> _WHAT TO WORK ON_: Look through the data below and extract, unchanged, the lines from the one that contains "const glove = new THREE.Group();" to the one that contains "bpy.data.objects.remove(obj)", both included.

> _TASK DATA_:

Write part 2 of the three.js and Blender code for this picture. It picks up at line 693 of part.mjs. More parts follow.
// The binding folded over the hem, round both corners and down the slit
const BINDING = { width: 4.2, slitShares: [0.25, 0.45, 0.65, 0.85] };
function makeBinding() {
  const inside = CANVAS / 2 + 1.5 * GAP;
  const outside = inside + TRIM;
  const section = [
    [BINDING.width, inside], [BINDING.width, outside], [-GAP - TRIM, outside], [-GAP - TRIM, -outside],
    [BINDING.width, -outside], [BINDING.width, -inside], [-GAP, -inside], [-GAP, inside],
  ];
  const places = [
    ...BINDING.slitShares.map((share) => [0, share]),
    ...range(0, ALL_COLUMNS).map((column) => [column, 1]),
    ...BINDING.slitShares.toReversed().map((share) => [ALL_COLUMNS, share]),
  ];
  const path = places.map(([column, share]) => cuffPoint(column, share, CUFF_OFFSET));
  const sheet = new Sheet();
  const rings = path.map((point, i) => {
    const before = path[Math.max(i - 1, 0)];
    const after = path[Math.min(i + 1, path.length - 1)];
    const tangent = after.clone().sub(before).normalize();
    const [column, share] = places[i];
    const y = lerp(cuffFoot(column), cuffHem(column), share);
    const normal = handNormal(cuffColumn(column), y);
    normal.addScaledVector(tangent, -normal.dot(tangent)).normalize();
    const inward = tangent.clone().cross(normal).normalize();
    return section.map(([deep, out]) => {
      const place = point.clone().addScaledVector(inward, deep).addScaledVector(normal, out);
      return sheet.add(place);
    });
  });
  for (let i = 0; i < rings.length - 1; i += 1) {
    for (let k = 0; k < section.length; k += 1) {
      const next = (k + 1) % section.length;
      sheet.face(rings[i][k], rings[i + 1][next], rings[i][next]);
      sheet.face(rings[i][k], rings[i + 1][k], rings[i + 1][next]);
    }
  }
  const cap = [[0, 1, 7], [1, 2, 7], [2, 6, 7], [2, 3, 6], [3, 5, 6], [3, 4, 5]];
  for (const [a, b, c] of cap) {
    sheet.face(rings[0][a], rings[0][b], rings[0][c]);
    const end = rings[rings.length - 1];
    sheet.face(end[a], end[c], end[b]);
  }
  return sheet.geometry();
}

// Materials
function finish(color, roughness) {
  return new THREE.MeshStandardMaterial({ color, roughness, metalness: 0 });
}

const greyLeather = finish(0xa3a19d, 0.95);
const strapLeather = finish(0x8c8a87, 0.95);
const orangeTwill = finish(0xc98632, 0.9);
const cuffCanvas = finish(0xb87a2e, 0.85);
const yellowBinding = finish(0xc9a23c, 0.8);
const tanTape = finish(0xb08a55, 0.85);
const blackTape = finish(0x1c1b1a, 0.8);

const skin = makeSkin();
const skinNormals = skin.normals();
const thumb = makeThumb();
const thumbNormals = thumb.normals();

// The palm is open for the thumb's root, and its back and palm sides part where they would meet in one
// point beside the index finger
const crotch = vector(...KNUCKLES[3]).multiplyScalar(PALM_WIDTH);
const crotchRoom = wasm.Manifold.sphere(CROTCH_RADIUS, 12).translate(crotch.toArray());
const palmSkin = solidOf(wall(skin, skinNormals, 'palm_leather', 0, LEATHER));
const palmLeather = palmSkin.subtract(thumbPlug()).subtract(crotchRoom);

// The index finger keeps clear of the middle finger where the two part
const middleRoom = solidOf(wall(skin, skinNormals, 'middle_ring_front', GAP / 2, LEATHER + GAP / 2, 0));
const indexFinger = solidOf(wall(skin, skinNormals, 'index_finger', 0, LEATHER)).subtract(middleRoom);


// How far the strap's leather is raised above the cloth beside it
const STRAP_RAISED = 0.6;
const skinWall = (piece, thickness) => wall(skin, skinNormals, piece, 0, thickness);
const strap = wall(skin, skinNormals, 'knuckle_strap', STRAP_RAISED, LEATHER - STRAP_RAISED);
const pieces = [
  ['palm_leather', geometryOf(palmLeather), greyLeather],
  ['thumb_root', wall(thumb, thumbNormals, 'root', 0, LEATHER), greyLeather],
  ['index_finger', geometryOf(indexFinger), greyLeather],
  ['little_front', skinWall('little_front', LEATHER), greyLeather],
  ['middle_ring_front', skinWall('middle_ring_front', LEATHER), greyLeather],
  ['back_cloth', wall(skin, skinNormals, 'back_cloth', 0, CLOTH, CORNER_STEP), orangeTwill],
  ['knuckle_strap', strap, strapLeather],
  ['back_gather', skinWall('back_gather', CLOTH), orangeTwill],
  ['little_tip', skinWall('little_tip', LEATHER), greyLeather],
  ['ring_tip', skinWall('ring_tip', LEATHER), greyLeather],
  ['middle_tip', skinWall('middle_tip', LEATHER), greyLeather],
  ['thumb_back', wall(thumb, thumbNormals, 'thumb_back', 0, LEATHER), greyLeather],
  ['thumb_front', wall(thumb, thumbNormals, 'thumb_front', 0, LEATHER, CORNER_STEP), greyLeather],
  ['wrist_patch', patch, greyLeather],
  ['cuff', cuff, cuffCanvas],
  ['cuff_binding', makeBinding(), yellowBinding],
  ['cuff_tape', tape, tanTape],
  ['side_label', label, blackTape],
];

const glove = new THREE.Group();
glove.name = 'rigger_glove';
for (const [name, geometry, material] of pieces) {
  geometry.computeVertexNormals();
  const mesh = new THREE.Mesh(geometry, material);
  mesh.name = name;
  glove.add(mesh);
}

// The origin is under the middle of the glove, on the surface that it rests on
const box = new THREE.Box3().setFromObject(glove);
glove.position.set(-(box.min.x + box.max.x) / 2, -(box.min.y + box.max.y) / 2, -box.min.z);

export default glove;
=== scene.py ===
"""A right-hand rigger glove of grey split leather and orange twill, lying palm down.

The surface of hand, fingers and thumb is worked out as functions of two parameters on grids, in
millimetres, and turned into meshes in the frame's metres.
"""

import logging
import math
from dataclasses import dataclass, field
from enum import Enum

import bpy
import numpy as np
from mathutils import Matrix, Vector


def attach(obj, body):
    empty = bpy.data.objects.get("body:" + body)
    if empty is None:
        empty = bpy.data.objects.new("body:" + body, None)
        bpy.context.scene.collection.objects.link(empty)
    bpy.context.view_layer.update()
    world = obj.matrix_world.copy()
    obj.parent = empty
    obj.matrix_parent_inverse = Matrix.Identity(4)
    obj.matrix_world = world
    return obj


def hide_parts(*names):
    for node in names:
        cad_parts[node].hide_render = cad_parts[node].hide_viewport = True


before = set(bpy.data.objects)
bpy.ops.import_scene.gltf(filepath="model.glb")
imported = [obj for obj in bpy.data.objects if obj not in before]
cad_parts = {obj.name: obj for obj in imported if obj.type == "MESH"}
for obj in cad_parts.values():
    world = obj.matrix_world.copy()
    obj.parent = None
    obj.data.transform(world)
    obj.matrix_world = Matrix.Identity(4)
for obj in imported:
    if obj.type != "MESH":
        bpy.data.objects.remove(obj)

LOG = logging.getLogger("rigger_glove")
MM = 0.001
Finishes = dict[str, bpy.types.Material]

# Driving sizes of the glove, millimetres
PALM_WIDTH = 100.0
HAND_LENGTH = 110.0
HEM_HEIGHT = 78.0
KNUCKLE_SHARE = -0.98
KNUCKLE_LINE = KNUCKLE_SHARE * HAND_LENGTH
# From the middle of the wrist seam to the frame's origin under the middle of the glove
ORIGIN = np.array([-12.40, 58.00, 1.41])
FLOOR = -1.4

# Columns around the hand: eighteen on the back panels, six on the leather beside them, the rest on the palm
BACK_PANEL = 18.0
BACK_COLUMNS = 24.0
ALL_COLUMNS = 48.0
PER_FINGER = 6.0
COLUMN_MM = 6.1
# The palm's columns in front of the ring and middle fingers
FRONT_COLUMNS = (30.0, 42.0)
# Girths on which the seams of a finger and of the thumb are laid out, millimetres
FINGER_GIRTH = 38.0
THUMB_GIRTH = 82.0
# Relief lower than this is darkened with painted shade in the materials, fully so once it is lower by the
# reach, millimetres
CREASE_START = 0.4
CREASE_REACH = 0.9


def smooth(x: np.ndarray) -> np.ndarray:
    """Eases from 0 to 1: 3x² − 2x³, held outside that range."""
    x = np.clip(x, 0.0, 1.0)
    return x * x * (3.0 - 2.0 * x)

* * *

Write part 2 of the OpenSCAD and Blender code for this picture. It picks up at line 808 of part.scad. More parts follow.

--

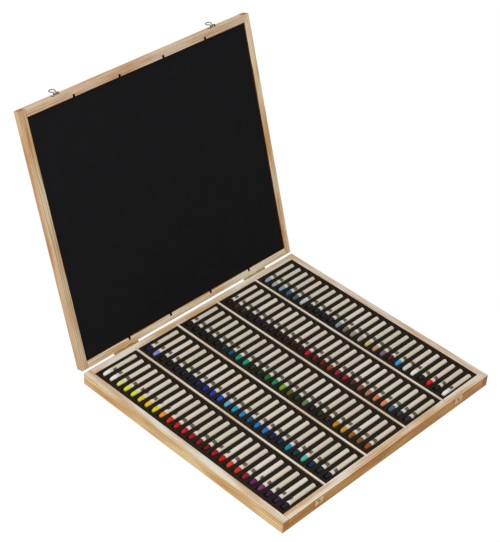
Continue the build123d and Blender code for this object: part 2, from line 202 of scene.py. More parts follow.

> _RESPONSE TO THE EXERCISE_:
const glove = new THREE.Group();
glove.name = 'rigger_glove';
for (const [name, geometry, material] of pieces) {
  geometry.computeVertexNormals();
  const mesh = new THREE.Mesh(geometry, material);
  mesh.name = name;
  glove.add(mesh);
}

// The origin is under the middle of the glove, on the surface that it rests on
const box = new THREE.Box3().setFromObject(glove);
glove.position.set(-(box.min.x + box.max.x) / 2, -(box.min.y + box.max.y) / 2, -box.min.z);

export default glove;
=== scene.py ===
"""A right-hand rigger glove of grey split leather and orange twill, lying palm down.

The surface of hand, fingers and thumb is worked out as functions of two parameters on grids, in
millimetres, and turned into meshes in the frame's metres.
"""

import logging
import math
from dataclasses import dataclass, field
from enum import Enum

import bpy
import numpy as np
from mathutils import Matrix, Vector


def attach(obj, body):
    empty = bpy.data.objects.get("body:" + body)
    if empty is None:
        empty = bpy.data.objects.new("body:" + body, None)
        bpy.context.scene.collection.objects.link(empty)
    bpy.context.view_layer.update()
    world = obj.matrix_world.copy()
    obj.parent = empty
    obj.matrix_parent_inverse = Matrix.Identity(4)
    obj.matrix_world = world
    return obj


def hide_parts(*names):
    for node in names:
        cad_parts[node].hide_render = cad_parts[node].hide_viewport = True


before = set(bpy.data.objects)
bpy.ops.import_scene.gltf(filepath="model.glb")
imported = [obj for obj in bpy.data.objects if obj not in before]
cad_parts = {obj.name: obj for obj in imported if obj.type == "MESH"}
for obj in cad_parts.values():
    world = obj.matrix_world.copy()
    obj.parent = None
    obj.data.transform(world)
    obj.matrix_world = Matrix.Identity(4)
for obj in imported:
    if obj.type != "MESH":
        bpy.data.objects.remove(obj)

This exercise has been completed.